I am absolutely not suggesting that Americans turn off and drop out. We can’t. In fact, that may be just what Bannon and his henchmen are hoping we will do. If we stop watching, then that’s when the real mischief could begin. But for our own sake, and for the sake of our nation, we cannot exhaust ourselves. And that’s why I recommend a little bit of apathy, just a smidge. I’m not alone in this suggestion: activist groups have been sending messages to volunteers to get some rest, to take a breath, to look at green things. But even if you haven’t been logging hours in protest marches, I bet you have been thinking about politics a lot more than you used to. And mental exertion can be just as enervating as physical labor. We need to turn it off, for a while. Otherwise, we are going to be like little kids after a temper tantrum, too exhausted to do anything other than take a nap. My fellow Americans, we need to take it down a notch.

If you have ever cared for a sick loved one, you know that caregiving is draining. It’s emotionally and physically exhausting, between the physical duties and the chronic worry. So it’s time to practice a little ethical egoism, for purely strategic purposes. Give yourself permission to take a day, or even an hour off. Go for a walk, head to the beach, binge-watch the new season of Grace and Frankie on Netflix. To be a caregiver, it is necessary that you first care for yourself. If you are exhausted to the point of breakdown, you can’t take of anyone. And our country is now that sick loved one. We are the caregivers. And we have to take care of ourselves first, so that we can do our absolute best, when it is most necessary, to fight.

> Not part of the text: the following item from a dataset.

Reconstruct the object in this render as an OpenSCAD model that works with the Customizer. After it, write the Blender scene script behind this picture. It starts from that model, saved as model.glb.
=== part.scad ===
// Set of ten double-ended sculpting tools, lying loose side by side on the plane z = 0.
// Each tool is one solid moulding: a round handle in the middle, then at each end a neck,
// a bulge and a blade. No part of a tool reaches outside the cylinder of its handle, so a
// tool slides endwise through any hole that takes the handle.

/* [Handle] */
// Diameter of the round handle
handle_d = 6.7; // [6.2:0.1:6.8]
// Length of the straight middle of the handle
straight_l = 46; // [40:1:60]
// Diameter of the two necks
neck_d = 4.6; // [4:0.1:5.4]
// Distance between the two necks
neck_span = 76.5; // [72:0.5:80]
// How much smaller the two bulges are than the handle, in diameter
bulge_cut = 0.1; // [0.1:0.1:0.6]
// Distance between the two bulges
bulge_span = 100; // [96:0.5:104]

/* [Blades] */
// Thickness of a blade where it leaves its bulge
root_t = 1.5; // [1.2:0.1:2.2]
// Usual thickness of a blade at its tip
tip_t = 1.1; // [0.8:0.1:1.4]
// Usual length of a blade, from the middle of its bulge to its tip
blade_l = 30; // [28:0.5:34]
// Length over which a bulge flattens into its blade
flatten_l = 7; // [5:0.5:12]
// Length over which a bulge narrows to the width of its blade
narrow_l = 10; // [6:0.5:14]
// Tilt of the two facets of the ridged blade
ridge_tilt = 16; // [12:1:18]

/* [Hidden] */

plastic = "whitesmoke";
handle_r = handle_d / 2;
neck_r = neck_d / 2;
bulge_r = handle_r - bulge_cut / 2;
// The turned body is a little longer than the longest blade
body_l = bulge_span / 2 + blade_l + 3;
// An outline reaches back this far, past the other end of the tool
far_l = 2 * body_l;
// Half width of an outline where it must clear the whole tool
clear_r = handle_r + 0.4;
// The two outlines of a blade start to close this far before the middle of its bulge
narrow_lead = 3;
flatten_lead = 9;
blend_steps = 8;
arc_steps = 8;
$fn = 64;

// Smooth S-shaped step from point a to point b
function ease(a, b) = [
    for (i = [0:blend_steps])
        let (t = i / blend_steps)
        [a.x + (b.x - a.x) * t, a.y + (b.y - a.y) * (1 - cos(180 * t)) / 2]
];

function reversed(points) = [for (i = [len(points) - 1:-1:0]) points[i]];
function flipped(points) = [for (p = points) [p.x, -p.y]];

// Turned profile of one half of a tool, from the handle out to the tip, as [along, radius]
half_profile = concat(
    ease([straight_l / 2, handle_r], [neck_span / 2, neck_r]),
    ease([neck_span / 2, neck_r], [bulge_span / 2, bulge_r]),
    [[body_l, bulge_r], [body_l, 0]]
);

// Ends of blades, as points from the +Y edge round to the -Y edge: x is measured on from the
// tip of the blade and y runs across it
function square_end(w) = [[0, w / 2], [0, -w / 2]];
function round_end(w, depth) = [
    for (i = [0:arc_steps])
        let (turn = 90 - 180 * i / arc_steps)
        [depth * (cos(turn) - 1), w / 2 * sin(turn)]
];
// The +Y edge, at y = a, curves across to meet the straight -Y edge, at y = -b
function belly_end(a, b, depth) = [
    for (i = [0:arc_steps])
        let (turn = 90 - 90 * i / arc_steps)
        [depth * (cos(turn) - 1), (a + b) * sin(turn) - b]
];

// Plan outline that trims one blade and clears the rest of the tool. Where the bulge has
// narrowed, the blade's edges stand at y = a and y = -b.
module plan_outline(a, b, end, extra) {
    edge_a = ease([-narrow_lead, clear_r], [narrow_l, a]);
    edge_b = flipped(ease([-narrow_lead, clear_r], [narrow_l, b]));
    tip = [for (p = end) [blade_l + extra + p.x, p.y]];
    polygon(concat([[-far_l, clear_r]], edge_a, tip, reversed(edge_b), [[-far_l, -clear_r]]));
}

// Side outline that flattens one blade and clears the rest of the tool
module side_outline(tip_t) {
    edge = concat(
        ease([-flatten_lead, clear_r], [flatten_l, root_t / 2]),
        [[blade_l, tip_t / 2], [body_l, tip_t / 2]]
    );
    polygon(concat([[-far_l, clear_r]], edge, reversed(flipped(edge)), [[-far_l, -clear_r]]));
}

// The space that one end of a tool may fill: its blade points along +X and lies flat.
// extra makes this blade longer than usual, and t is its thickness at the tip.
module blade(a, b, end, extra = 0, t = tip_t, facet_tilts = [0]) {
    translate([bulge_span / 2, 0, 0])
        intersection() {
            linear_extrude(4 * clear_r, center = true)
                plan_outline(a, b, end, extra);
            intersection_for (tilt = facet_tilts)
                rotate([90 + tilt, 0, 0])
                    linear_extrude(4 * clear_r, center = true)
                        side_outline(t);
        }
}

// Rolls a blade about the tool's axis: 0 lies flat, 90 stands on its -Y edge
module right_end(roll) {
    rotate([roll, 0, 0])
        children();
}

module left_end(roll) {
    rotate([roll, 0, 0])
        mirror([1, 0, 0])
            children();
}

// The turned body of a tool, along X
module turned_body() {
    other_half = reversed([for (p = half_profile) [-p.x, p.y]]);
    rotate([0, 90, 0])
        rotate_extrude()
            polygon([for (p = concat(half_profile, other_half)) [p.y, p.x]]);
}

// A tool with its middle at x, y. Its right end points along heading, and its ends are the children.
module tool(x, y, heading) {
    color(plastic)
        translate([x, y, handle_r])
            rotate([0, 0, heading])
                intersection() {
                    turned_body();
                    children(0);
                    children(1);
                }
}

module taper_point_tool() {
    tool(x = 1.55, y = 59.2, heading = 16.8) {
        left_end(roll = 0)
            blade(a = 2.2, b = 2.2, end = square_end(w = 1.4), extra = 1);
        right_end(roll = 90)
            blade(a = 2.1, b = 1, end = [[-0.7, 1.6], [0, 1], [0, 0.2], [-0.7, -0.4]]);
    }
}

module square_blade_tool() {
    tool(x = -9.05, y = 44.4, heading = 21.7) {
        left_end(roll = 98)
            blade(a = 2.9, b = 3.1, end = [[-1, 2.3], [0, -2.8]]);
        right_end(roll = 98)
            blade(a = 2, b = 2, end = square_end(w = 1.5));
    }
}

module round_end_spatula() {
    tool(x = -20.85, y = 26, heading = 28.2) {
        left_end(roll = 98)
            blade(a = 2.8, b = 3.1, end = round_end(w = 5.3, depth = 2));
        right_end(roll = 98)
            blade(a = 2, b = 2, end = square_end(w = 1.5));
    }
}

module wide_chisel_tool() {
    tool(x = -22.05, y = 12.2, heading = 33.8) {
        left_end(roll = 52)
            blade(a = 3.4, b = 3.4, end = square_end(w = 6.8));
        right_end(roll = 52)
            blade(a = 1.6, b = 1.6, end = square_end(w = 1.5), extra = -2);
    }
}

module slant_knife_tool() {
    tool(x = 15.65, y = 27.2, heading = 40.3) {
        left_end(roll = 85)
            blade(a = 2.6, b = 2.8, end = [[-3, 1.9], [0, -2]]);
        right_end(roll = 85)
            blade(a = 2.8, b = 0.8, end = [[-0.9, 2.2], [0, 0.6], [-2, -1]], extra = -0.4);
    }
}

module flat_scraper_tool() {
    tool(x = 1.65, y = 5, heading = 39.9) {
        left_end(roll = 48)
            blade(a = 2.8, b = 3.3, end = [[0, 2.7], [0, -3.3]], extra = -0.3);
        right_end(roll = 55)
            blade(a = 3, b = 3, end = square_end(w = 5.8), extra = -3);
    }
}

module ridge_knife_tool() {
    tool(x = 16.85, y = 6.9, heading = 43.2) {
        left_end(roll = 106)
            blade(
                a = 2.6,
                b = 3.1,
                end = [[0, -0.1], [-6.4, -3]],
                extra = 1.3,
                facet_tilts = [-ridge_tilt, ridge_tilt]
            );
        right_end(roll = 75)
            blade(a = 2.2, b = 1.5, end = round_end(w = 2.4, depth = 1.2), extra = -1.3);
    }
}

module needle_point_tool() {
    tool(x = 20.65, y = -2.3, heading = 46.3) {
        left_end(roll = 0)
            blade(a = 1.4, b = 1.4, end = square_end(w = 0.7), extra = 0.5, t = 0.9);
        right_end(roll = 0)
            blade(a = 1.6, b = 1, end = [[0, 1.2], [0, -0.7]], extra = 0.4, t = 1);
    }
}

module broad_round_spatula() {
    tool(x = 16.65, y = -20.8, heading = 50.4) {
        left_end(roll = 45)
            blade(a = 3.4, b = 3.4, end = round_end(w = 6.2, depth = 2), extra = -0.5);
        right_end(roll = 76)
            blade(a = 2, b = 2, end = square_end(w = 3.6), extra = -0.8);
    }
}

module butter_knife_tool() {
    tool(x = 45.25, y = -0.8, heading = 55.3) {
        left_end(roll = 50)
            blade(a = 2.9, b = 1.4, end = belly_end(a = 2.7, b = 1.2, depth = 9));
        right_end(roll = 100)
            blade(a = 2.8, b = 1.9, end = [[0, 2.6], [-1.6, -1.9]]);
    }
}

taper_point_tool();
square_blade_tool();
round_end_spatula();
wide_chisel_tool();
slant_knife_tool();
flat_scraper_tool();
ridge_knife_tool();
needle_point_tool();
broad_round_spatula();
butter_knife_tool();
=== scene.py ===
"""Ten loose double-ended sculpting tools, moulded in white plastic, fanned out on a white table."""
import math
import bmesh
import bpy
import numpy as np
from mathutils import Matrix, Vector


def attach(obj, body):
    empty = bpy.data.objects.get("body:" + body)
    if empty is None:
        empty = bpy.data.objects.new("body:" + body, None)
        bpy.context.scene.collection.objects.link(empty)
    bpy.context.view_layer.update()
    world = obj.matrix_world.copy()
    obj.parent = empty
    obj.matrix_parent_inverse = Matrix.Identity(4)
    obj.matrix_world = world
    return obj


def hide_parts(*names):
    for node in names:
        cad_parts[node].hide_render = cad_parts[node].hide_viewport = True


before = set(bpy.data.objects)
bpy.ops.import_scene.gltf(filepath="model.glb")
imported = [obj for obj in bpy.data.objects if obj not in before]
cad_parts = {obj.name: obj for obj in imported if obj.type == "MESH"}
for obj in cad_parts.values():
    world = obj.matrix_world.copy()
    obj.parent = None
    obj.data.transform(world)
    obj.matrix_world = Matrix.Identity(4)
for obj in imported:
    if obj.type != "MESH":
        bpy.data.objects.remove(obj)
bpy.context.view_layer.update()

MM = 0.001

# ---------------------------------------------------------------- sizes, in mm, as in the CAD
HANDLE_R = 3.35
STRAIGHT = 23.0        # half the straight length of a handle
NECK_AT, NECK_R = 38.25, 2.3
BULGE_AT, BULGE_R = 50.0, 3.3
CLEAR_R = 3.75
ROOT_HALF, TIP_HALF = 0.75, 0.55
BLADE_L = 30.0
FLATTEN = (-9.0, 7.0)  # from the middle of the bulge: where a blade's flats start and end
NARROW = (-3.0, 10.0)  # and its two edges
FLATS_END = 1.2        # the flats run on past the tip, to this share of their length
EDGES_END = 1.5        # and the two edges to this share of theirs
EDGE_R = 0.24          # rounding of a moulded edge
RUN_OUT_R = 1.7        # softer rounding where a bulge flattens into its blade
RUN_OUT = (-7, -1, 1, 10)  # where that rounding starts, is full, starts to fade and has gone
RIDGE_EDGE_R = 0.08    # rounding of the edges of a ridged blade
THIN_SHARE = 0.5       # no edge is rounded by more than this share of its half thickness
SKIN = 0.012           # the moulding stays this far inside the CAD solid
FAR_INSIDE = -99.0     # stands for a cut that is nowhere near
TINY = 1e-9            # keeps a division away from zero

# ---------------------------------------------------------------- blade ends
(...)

At first blush, this may sound irresponsible. But consider this: it’s only been a couple of months, and many of us are already bone weary. Bill Maher joked that time under Trump feels like dog years, that a month feels like a year. And it does. Which means that we have to pace ourselves.

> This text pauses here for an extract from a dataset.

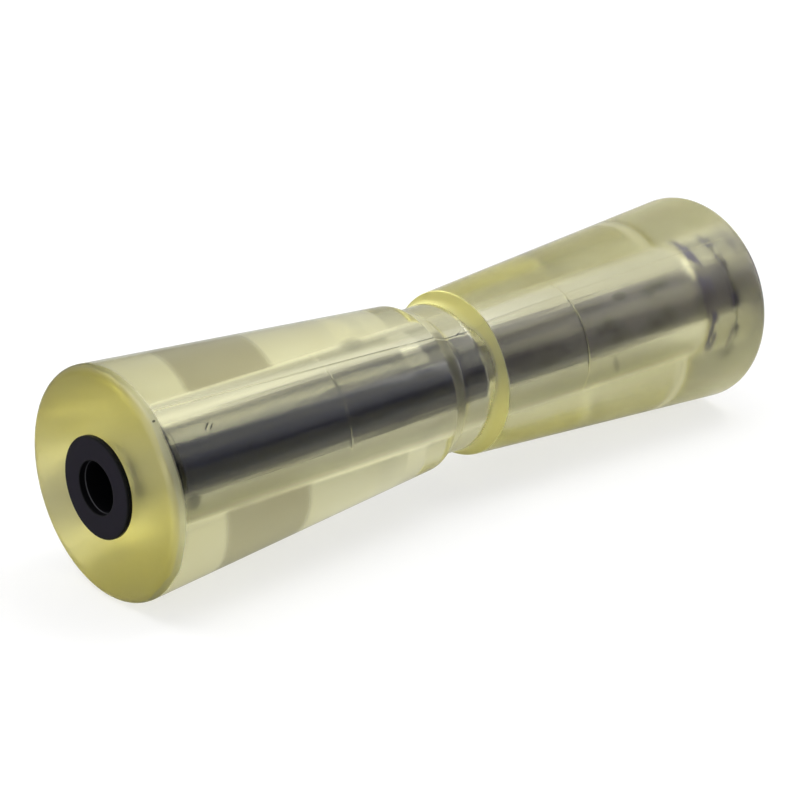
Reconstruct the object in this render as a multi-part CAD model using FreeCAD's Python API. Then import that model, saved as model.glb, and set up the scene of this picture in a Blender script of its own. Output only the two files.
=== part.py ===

The news has not been all bad: the refusal of the judiciary to let the travel ban (in either of its incarnations) stand. Hundreds of thousands of calls to Congress, registering objections from everything to the repeal of the ACA to the confirmation of Betsy Devos. The Women’s March alone demonstrated the vigor and energy of the resistance. And we are looking forward to more marches, perhaps most significantly the March for Science on April 22nd. The American people are not apathetic anymore, and there is evidence that the resistance is working, which might lead you to argue that I am dead wrong about this, that we can’t let up, even for a split second. But we cannot let Trump hijack our lives, sucking up every bit of emotional and physical energy. That is actually another way of letting him win. If we let him get inside our brains, all the time, we won’t be handle it. The effects of stress are cumulative, and we cannot afford to use up every bit of our will in the first stages of what might be not a battle, but a siege. So do something nice for yourself today. And allow yourself to look away, if only for a few moments. You could even do it in a planned fashion, letting a friend know, “I’m taking a Trump-free day, so make sure you watch the news today. I’ll do the same for you tomorrow.” The thing is, the terrible news will still be there when you look back. We don’t know what is coming down the pike. But we need to be battle-ready when it gets here.